Breaching or removing the dams that provide countless benefits to the communities and economy of Central and Eastern Washington is not the answer. We need responsible solutions – not hyperbolic ones from misguided and radical environmentalists. So long as I am serving in Congress, no one will be tearing down our dams.

Governor Inslee wasted $750,000 of state taxpayer dollars on an inconclusive study that focused solely on effects of our dam infrastructure on salmon species, which found what we already know to be true: Breaching the dams is divisive. The federal Environmental Impact Statement, conducted over several years by federal agencies who own and operate the dams, found that the benefits of the dams are too precious for our region to go without.

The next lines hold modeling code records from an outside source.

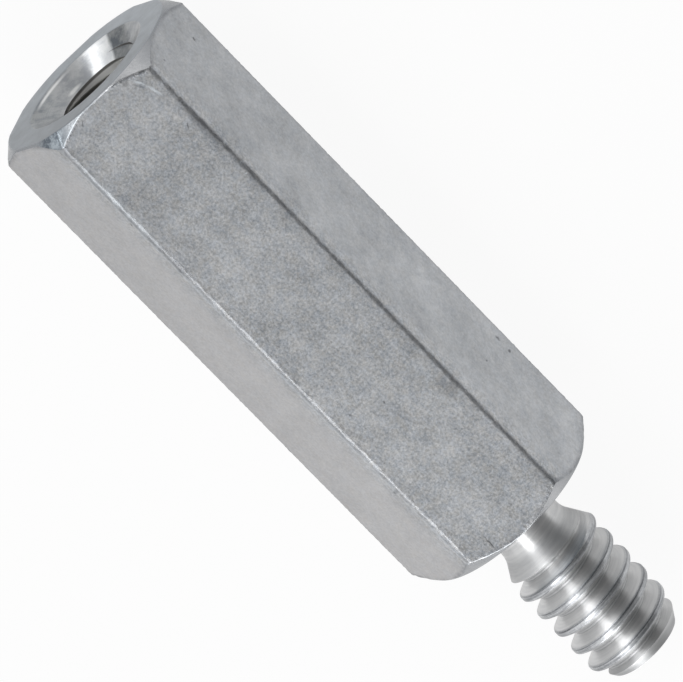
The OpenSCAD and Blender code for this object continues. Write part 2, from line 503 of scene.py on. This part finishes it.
def round_rim(x, radius, size):
    """In edit mode, rounds the piece's edges that lie at a place along X. Where a radius is
    given, only those at that radius are rounded."""
    pick("EDGE", lambda edge: all(
        abs(v.co.x - x) < on_plane and (radius is None or abs(v.co.yz.length - radius) < on_circle)
        for v in edge.verts
    ))
    bpy.ops.mesh.bevel(offset=size, segments=3, affect="EDGES")


def sweep_thread(name, section, pitch, turns, steps, start_x, start_turn):
    """A cutter for a right-hand thread: a section, (along X, radius), carried round X."""
    bpy.ops.mesh.primitive_circle_add(vertices=len(section), fill_type="NOTHING")
    cutter = bpy.context.object
    cutter.name = name
    for vertex, (along, radius) in zip(cutter.data.vertices, section):
        vertex.co = (along, 0, radius)
    finish_with(
        cutter, "SCREW", axis="X", angle=2 * math.pi * turns, screw_offset=pitch * turns,
        steps=round(turns * steps), render_steps=round(turns * steps), use_normal_calculate=True,
    )
    cutter.location.x = start_x
    cutter.rotation_euler.x = start_turn
    bpy.ops.object.select_all(action="DESELECT")
    cutter.select_set(True)
    bpy.ops.object.transform_apply(location=True, rotation=True)
    bpy.ops.object.mode_set(mode="EDIT")
    bpy.ops.mesh.select_all(action="SELECT")
    bpy.ops.mesh.fill_holes(sides=0)
    bpy.ops.mesh.normals_make_consistent(inside=False)
    bpy.ops.object.mode_set(mode="OBJECT")
    return cutter


drill_outline = [
    (-body_length - drill_overhang, sink_r + drill_overhang * sink_slope),
    (-body_length + (sink_r - bore_r) / sink_slope, bore_r),
    (-body_length + hole_depth, bore_r),
    (-body_length + hole_depth + bore_r / drill_slope, drill_tip_r),
]
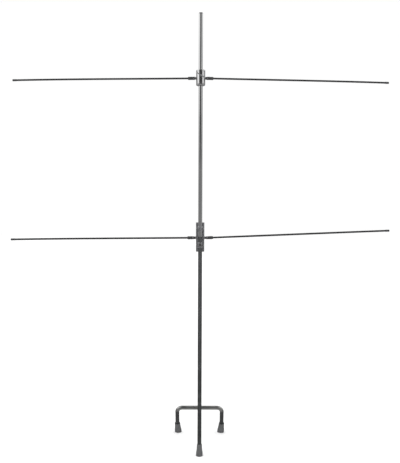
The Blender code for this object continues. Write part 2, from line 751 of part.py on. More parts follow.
def rubber_tip(name, holder, spot, tube_radius, length, wall, flare, lean_in):
    """A flared rubber tip with a steel washer in it; its lower end leans in by the distance lean_in."""
    top = tube_radius + gap + wall
    bottom = top + flare
    tip = turned(
        name + "_tip",
        [(0, 0), (top - 0.0015, 0), (top, -0.002), (top + (bottom - top) * 0.25, -length * 0.55),
         (bottom, tip_round * 2.5 - length), (bottom, -length - 0.01), (0, -length - 0.01)],
        tube_sides, holder, Vector(spot) + Vector((0, 0, length)),
        Matrix.Rotation(lean_in / length, 4, "Y"), (grey_rubber, 0.7, 0.0))
    cup = turned(
        name + "_cup", rod_outline(tube_radius + gap, sole_thick, length * 1.5), tube_sides, holder, spot,
        UPRIGHT)
    join(tip, cup)
    join(tip, floor_cut)
    seat = sole_thick + gap
    turned(
        name + "_washer", ring_outline(tube_radius - gap, tube_radius * 0.35, seat, seat + washer_thick),
        small_sides, holder, spot, UPRIGHT, (bright_steel, 0.4, 1.0))


rubber_tip("mast_foot", mast, (0, 0, 0), mast_radius, mast_tip_length, mast_tip_wall, mast_tip_flare, 0)
for side, label in ((-1, "left"), (1, "right")):
    rubber_tip(
        f"rear_foot_{label}", frame, (side * frame_half_width, 0, 0), frame_radius, rear_tip_length,
        rear_tip_wall, rear_tip_flare, side * rear_tip_lean_in)
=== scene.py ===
"""Looks of a floor-standing twin-dipole antenna: a leaning mast on three feet, and four folding rods."""
import json
from math import cos, pi, radians, sin

import bpy
from mathutils import Matrix, Vector


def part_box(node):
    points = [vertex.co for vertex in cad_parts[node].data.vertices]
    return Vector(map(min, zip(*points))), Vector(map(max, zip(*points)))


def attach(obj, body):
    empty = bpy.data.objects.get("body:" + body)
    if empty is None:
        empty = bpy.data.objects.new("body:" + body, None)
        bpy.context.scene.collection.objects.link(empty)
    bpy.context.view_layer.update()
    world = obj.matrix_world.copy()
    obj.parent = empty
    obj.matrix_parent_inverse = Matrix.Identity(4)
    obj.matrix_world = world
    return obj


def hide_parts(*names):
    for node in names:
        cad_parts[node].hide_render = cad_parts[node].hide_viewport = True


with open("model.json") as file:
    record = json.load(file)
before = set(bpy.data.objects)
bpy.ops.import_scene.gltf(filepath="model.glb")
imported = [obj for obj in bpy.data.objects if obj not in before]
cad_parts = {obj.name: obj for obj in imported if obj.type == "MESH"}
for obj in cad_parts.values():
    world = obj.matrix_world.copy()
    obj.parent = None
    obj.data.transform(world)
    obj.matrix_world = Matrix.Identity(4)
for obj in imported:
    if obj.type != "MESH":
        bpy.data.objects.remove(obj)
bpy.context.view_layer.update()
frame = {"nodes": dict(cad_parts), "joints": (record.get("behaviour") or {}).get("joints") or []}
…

We must continue addressing all impacts – not just those that are politically or regionally convenient. From species management efforts to control populations of predatory sea lions to continued innovation at our hydroelectric dams to improve the 93 percent fish passage rates like those we are seeing at Ice Harbor Dam and others, we are doing our part. Now, it's time for Seattle to do theirs.

Our Native salmon species and the southern resident orcas hold a strong cultural and historical significance to the Pacific Northwest, and they are critical to our region's ecosystem. We must devote our resources to real solutions that will improve conditions, aid in recovery, and ensure healthy populations for generations to come.